Making Rescuing Emmanuel was no easy task. The crew was harassed by police almost constantly, Mr. Morris said, and members had to think on their toes to get out of many situations. “When you have an inexperienced 17-year-old policeman with a submachine gun pointed your way; you learn quick you have only one shot to talk your way out of it,” Mr. Morris said.

But after visiting several countries with less-than-helpful police and government officials, Mr. Morris has learned a few tricks. They would hire older street boys to protect them and keep cops away. And they would buy french fries and give them out to street kids, at times monopolizing the vendors as four or five kiosks turned out as many as 100 orders at once.

Mr. Morris said finding an audience may be as difficult as making the movie itself. “We know this is no Batman or Bruce Willis movie. But we are hopeful people will want to know more about these children’s lives . . . of course, we are completely crazy,” he said.

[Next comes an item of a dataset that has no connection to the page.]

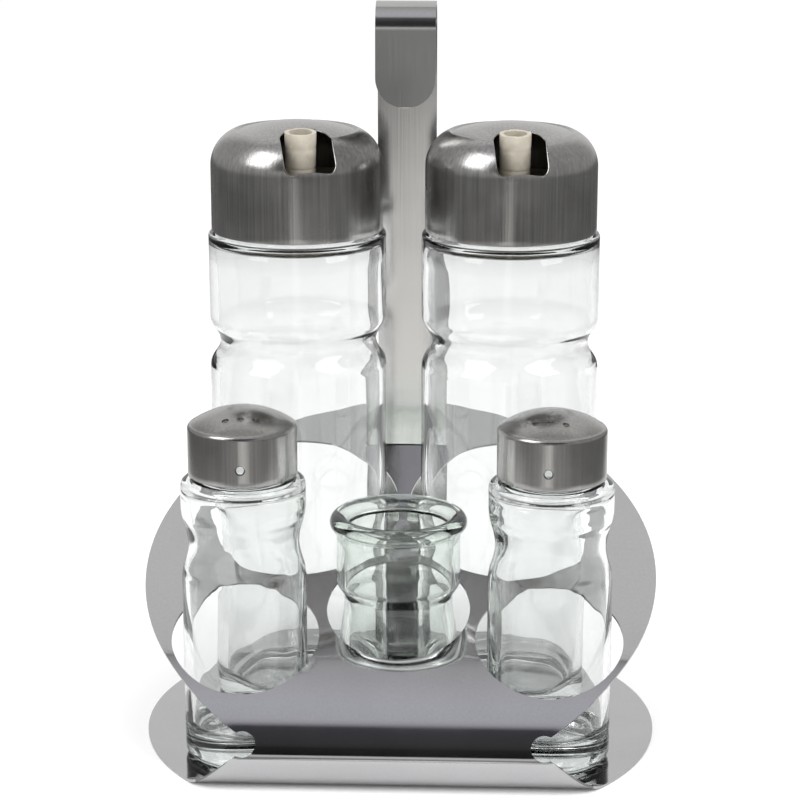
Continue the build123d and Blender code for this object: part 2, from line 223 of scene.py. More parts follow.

The film has already been screened at the Santa Barbara Independent Film Festival to a positive response, and the Morrises hope the film will be shown in schools or even theaters in major cities. They are optimistic that the story of Emmanuel can reach an audience and effect some change in the world.

The Web site for the film, rescuingemmanuel.com, has a variety of links to charitable organizations.

That giving spirit is perhaps best articulated by Emmanuel himself, who, before returning to the streets, demands that those left behind also be helped. “I will always remember them,” a remarkably selfless statement from someone who has fended for himself his whole life.